Hokey? Sure. I might even say it was over the top, if I didn’t know that the scene came from one of Hamill’s true-life adventures. And even if the reader doesn’t know Hamill’s romantic history, the details ring too true not to have come from real life.

The beauty, Gina Furey, is a one-woman commercial crime wave who picks pockets, shoplifts and picks up her welfare checks wearing thousand dollar outfits. Most significant, she is a "traveling person," to use the political correct term, or "knacker" or "tinker," to use the vernacular. While Colin courts the girl of his dreams, Hamill presents the history of the modern-day Irish gypsies, some of whose families have been homeless since the Famine. With reputations as career criminals, the "gypsies" are the outcasts of Irish society. For most Americans, our image of Irish travelers is the rheumy-eyed adolescent, one arm clutching a filthy papoose with a crying infant, the other palm extended for charity on O’Connell Bridge or Stephen’s Green.

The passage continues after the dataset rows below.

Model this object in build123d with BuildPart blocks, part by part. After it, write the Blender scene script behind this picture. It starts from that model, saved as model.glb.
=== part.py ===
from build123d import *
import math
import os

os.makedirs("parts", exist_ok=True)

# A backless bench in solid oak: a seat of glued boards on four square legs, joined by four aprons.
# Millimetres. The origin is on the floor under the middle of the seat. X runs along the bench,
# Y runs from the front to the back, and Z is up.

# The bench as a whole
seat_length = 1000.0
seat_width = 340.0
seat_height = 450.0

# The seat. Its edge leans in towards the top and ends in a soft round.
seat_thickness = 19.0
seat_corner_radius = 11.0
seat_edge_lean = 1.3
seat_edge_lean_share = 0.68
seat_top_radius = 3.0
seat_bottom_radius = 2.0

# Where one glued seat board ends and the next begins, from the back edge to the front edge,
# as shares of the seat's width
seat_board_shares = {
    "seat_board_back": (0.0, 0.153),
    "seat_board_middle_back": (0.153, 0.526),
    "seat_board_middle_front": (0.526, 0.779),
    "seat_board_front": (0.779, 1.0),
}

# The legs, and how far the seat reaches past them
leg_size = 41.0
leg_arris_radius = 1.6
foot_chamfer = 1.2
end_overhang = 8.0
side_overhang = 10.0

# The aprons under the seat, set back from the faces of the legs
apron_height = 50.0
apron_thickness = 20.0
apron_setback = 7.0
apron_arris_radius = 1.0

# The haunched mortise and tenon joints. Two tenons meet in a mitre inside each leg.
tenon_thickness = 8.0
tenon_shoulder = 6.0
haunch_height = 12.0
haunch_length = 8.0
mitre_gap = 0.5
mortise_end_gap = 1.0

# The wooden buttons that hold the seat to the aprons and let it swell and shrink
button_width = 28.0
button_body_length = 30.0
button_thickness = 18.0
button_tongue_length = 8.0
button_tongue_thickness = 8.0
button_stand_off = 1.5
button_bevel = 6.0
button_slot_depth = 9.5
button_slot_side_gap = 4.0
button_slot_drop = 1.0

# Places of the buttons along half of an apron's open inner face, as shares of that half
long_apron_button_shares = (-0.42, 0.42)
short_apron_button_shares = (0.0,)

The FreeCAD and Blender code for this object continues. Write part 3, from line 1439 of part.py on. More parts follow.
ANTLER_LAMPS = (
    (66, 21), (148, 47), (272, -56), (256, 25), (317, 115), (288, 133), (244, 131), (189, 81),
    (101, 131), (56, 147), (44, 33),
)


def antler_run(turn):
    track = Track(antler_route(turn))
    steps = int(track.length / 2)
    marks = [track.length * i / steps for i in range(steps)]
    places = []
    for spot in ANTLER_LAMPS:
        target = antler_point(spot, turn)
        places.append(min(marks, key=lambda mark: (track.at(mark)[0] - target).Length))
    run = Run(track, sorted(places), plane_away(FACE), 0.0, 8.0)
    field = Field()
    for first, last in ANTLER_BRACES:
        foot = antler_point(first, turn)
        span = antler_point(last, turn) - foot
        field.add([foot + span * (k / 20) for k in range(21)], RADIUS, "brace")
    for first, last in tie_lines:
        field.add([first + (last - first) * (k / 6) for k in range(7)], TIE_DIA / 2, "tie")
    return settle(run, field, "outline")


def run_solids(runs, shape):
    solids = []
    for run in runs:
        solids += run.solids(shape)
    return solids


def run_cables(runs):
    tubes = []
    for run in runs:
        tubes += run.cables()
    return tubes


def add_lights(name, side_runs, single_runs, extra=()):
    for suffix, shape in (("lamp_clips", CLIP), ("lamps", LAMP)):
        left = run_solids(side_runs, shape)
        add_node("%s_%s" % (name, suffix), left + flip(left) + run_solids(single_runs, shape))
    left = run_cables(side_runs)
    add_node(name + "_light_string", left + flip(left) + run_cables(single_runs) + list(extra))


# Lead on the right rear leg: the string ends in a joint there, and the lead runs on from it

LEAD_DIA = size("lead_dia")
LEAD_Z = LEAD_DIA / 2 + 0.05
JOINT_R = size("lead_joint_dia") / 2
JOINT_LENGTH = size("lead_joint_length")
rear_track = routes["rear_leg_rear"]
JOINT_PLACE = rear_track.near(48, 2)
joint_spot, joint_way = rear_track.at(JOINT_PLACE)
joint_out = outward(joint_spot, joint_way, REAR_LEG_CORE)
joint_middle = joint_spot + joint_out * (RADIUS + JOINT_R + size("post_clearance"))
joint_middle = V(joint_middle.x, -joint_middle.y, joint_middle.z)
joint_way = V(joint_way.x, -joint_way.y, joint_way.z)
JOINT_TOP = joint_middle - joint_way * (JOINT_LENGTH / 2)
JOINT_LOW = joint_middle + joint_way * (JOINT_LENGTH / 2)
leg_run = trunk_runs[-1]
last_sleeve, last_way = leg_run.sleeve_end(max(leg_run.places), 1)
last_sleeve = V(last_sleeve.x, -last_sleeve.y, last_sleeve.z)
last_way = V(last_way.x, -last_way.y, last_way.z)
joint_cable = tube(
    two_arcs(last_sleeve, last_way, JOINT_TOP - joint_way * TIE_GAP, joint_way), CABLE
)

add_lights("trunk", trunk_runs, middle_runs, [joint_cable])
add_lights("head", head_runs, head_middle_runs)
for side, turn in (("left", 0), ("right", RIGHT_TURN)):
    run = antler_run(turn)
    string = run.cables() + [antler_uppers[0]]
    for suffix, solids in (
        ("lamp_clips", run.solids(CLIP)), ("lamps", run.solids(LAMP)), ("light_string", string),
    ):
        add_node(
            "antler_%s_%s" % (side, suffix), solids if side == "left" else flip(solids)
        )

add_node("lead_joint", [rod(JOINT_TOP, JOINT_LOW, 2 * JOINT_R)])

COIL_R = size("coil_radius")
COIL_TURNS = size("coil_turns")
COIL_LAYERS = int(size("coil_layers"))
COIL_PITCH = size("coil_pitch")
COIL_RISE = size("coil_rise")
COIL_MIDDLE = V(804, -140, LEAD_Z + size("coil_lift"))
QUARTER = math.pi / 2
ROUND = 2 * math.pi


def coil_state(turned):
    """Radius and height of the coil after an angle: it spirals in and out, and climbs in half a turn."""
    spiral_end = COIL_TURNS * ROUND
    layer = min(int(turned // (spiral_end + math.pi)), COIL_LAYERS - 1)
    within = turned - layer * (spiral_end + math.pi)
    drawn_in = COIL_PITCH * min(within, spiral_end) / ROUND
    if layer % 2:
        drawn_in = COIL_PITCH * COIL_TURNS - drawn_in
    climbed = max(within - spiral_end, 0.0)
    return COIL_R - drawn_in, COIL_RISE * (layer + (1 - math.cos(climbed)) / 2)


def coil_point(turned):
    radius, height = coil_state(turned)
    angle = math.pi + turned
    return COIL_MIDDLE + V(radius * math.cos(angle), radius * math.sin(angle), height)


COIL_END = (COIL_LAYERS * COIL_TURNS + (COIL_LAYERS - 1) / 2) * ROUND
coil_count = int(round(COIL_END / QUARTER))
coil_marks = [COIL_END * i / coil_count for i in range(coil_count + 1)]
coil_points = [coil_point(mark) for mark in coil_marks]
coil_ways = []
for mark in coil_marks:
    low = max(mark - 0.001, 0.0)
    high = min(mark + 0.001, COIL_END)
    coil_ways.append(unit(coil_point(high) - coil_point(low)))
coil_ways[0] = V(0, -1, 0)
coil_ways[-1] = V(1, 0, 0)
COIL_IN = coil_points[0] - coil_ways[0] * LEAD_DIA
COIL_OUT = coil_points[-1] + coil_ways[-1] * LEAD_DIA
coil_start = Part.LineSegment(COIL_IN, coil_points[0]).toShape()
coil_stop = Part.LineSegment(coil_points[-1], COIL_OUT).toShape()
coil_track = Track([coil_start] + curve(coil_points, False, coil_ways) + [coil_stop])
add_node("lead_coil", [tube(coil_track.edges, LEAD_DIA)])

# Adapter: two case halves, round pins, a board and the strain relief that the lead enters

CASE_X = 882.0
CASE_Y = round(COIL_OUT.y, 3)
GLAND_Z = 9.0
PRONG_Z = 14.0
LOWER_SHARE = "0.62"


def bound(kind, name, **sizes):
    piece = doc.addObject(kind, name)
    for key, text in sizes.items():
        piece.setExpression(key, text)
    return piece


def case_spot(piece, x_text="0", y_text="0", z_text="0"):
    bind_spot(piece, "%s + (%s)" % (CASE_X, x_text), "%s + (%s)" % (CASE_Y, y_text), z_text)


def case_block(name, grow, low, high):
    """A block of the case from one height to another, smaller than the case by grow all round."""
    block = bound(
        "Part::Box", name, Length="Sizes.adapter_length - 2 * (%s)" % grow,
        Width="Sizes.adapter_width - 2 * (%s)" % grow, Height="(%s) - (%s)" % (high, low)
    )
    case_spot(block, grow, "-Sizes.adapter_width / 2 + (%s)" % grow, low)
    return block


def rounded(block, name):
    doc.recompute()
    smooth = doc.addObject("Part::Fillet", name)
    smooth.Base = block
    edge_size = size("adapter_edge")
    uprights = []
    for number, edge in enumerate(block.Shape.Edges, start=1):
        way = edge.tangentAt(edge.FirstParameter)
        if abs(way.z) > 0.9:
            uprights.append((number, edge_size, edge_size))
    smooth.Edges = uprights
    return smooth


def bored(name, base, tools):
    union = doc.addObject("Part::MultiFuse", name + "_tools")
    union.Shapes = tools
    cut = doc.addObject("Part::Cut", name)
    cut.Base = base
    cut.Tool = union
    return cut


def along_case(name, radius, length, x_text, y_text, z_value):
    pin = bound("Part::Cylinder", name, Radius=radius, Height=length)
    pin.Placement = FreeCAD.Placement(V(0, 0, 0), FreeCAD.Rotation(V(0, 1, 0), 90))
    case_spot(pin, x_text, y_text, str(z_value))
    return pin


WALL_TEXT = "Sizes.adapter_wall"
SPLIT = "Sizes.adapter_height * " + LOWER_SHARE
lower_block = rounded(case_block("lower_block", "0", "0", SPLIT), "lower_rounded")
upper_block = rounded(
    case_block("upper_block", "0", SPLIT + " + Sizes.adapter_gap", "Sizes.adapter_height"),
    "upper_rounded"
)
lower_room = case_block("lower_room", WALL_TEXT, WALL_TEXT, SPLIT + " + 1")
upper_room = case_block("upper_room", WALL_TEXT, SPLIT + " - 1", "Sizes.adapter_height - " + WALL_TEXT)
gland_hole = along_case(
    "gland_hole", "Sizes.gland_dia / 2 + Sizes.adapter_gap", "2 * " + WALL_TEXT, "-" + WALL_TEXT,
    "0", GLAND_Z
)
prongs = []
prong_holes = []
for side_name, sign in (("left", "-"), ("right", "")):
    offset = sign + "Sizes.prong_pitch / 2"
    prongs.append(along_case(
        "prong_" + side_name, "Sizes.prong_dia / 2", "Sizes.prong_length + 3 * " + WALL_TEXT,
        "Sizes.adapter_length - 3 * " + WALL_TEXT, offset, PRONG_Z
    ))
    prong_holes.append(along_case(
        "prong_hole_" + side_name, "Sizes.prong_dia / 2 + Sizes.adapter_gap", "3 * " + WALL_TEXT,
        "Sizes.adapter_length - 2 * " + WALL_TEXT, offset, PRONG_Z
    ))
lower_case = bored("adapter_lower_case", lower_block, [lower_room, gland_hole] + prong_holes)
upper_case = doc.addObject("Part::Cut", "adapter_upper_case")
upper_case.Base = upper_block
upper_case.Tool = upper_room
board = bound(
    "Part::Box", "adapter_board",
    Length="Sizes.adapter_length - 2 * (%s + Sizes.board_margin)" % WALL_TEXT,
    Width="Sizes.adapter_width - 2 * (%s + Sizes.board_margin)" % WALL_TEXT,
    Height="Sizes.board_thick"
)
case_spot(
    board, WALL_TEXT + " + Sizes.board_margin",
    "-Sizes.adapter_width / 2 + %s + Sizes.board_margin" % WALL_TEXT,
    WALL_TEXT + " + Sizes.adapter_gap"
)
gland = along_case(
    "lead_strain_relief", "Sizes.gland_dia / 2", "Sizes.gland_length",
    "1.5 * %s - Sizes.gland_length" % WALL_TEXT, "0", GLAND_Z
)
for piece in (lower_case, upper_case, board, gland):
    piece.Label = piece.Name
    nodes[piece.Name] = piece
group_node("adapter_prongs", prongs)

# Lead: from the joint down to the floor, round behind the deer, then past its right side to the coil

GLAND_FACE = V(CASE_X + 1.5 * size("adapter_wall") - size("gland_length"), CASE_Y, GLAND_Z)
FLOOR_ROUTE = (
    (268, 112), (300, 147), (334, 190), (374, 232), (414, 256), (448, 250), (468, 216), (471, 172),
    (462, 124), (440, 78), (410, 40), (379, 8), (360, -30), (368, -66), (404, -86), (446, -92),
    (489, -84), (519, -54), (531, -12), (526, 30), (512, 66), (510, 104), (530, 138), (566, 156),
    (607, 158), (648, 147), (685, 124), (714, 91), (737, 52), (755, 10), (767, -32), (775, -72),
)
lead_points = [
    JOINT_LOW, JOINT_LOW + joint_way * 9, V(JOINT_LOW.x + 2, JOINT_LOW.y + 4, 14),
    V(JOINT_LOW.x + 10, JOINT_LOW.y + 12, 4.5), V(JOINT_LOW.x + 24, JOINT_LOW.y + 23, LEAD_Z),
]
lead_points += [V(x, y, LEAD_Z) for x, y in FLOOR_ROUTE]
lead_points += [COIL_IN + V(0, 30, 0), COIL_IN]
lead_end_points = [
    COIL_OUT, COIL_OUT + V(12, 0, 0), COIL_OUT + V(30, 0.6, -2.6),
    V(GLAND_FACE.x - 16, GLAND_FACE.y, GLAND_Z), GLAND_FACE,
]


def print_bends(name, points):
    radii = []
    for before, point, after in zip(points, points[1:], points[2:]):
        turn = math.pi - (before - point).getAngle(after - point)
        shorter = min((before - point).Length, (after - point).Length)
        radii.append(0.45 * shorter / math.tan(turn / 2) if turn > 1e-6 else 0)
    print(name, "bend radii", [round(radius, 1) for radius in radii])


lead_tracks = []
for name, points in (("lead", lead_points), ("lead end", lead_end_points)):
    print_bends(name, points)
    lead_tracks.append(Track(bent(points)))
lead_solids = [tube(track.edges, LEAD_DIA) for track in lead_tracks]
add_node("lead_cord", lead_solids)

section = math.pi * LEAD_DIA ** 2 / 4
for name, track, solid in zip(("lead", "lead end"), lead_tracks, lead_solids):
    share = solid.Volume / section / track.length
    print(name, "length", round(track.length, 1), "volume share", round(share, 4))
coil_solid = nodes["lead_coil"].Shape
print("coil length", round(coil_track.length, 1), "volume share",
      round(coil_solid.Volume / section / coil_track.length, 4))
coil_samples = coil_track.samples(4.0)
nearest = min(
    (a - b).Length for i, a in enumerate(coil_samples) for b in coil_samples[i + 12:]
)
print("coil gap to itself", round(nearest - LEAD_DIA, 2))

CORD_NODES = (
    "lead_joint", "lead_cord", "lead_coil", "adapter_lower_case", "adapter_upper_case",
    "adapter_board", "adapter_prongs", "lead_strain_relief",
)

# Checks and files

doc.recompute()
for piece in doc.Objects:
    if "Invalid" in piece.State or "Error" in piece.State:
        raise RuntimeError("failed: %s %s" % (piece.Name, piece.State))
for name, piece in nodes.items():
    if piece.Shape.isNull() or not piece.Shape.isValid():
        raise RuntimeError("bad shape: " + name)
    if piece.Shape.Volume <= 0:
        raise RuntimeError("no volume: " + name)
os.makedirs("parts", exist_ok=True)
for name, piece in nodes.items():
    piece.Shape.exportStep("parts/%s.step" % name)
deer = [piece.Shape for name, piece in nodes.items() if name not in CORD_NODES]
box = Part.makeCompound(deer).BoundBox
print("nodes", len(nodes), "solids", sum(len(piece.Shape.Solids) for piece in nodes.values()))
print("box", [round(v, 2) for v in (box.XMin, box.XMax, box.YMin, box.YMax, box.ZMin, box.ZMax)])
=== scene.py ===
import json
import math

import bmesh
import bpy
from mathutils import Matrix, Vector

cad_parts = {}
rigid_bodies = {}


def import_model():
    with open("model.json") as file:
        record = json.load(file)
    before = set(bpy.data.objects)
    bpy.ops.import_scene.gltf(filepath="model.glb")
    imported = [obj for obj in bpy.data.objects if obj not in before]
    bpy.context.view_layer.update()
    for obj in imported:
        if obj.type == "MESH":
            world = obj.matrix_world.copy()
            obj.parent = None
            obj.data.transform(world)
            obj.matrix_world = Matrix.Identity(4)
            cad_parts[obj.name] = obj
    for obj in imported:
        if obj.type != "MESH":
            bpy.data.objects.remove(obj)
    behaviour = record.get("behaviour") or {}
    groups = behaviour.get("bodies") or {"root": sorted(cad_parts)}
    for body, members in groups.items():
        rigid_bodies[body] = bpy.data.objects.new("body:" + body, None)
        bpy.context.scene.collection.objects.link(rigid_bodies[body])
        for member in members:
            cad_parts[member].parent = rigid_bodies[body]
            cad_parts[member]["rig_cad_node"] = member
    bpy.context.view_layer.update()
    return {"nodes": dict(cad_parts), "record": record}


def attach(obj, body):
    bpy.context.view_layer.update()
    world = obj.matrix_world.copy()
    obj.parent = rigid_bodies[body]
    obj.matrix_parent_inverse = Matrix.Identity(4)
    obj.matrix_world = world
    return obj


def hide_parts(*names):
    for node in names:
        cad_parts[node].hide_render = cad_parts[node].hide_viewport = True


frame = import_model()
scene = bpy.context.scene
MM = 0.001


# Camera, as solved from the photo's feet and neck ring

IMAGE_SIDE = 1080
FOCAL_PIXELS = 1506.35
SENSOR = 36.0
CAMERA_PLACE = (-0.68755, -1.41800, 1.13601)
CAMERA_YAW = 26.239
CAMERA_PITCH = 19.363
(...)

Hamill takes us beyond that sad cliché for an examination of the new reality of the traveling people. In pre-modern Ireland, meaning before the late 1960s, the gypsies plied the roads in jauntily painted horse-drawn carriages, working odd jobs, collecting junk and fixing pots and pans (thus the moniker "tinker"). In modern Ireland it has been decided to get these folks off the road and slap them into welfare projects. It is an experiment that is failing.

Hamill shows us the projects with an eye like a camera and an ear for dialogue that makes you feel like you’re listening rather than reading. He shows the alcoholism, the incest, kleptomania and self-destructive violence of underclass Dublin in a way no American has ever done before. It’s a harsh place, certainly not your grandparents’ Ireland (or, maybe it was and that’s why they came here).

Following a somewhat Oedipal strain, Colin brings Gina to New York, hoping that the distance from bad influences will magnify what is good about her. The plan is less than successful. Each setback becomes tragedy but none of it is without a laugh until the shocking conclusion.

This is not to say the book is for everyone. The language is harsh, some of the sex gratuitous and some of the constantly changing points of view needlessly confusing.

There is no moralizing in this book. He shows the bad side of good people and vice versa.

His portrait of underbelly Dublin is riveting.

Like his newspaper columns, Denis Hamill has produced a true-life tale that stands on its own.